Later the two opposing sides joined forces to fight off attacks from a cybernetic alien known as Mad Karnock, who was served by an army of robots called Karnoids. Another enemy also emerged from the swamps of New Earth in the form of the vile Stinkhorn, leader of the Stenchoids, who attempted to destroy the humans with their decomposing Stench weapons (which excreted a green compound similar to Play-Doh).

==Toys==

===Manta Force toys===
- MANTA Force - Giant 2-in-1 spaceship which housed 10 smaller vehicles.
- Red Venom - Huge red spaceship for the Viper Squad. Splits into 9 all-terrain vehicles.
- Battle Fortress - MANTA Force bunker with Viper Squad disc launcher
- Star Blaster - Silver rocket for Viper Squad, which split into 4 individual aircraft.
- Black Barracuda - Black spaceship which separated into several vehicles, including a tank and a Karnoid robot factory.
- Bog Rocket - Purple spaceship, that could convert into a fortress for Stinkhorn and his Stenchoids.
- Astro Shark - White starship that contained several smaller ships.

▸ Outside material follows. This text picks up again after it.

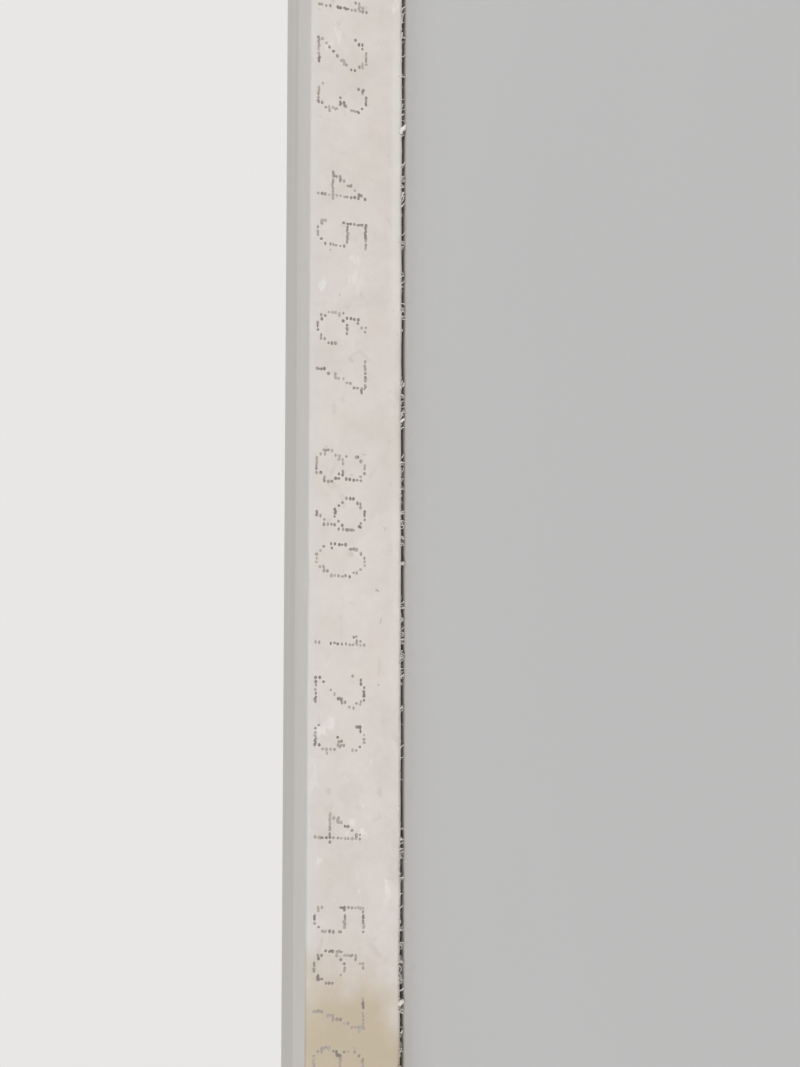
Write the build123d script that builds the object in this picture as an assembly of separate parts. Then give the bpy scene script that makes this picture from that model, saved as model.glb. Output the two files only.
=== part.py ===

Also included an exclusive red MANTA pilot.

===Smaller sets===
- Yellow Wolves - Yellow redecos of the 3 land vehicles from the MANTA ship.
- Red Hawks - Red redecos of the 3 air vehicles from the MANTA ship.
- Blue Sharks - Blue redecos of the 3 sea vehicles from the MANTA ship.
- Black Viper - Black redeco of the Battle Copter from the MANTA ship.
- Porcupine - MANTA Hawks field gun.
- Sting Ray - MANTA Hawks rescue ship.
- Red Viper - Viper Squad attack ship.
- The Sledge Hammer - MANTA Force field Gun.
- The Dictator - Viper Squad field gun.
- The Equalizer & The Vaporizer - Field guns for M.A.N.T.A Force & Viper Squad, sold together.
- The Scythe - MANTA Force vehicle with disc launcher.
- The Cyclops - MANTA Force vehicle with double barreled cannon.
- The Zip Gun - MANTA Force vehicle with rapid fire pellet gun.
- Doomsday - Viper Squad double barreled cannon.
- Rattle Snake - Viper Squad red Zip Gun.
- B.A.T. - Wheeled combat vehicle for the Viper Squad.
- Battle Buzzard - Viper Squad 2-man hang glider.
- Wasp - Viper Squad motorcycle.
- Reinforcements - Includes 16 MANTA men.
- Ammo Pack - 14 replacement projectiles for the vehicles.
- Gutz - Black redeco of Mad Karnack's attack vehicle from the Black Barracuda.
- Ground Hog - Karnoid land vehicle. Can be combined with Black Barracuda.
- Glutten - Karnoid land vehicle. Can be combined with Black Barracuda.
- Snatch - Red Karnoid jet fighter. Can be combined with Black Barracuda.
- Sneak - Red Karnoid jet fighter. Can be combined with Black Barracuda.
- Hammer-Head - Karnoid battering ram.
- Turbo-Drill - Karnoid drill vehicle.
- Sling-Shot - Karnoid catapult.
- Spit-Bug - Karnoid missile launcher.
- Snatch (black) - Black redeco of original Snatch. Can combine with Karnoid land vehicles.
- Sneak (black) - Black redeco of original Sneak. Can combine with Karnoid land vehicles.
- Stinkjet - Silver UFO for the vile Stinkhorn.
- Stenchoid - Included a Stenchoid, M.A.N.T.A men, and a Stench Egg.
- Stench Refill - included a large green Stench refill and several MANTA men.

==Comics==
===Eagle strip===
A comic strip based on the toyline was featured in the IPC Magazines anthology comic Eagle between 5 September 1987 to 23 January 1988. The first episode was written by John Wagner and Alan Grant (under the pseudonym 'R. Steele' and drawn by Ian Kennedy, with subsequent instalments scripted by Alan Hebden and illustrated by Mike Dorey.

===Other comics===
Following the conclusion of the comic strip in Eagle, Marvel UK produced a one-shot special in 1989. Bluebird themselves also published two promotional comics to promote the Black Barracuda and Vile Stinkhorn toy ranges. These promotional comics were generally found in the packages of other Manta Force toys.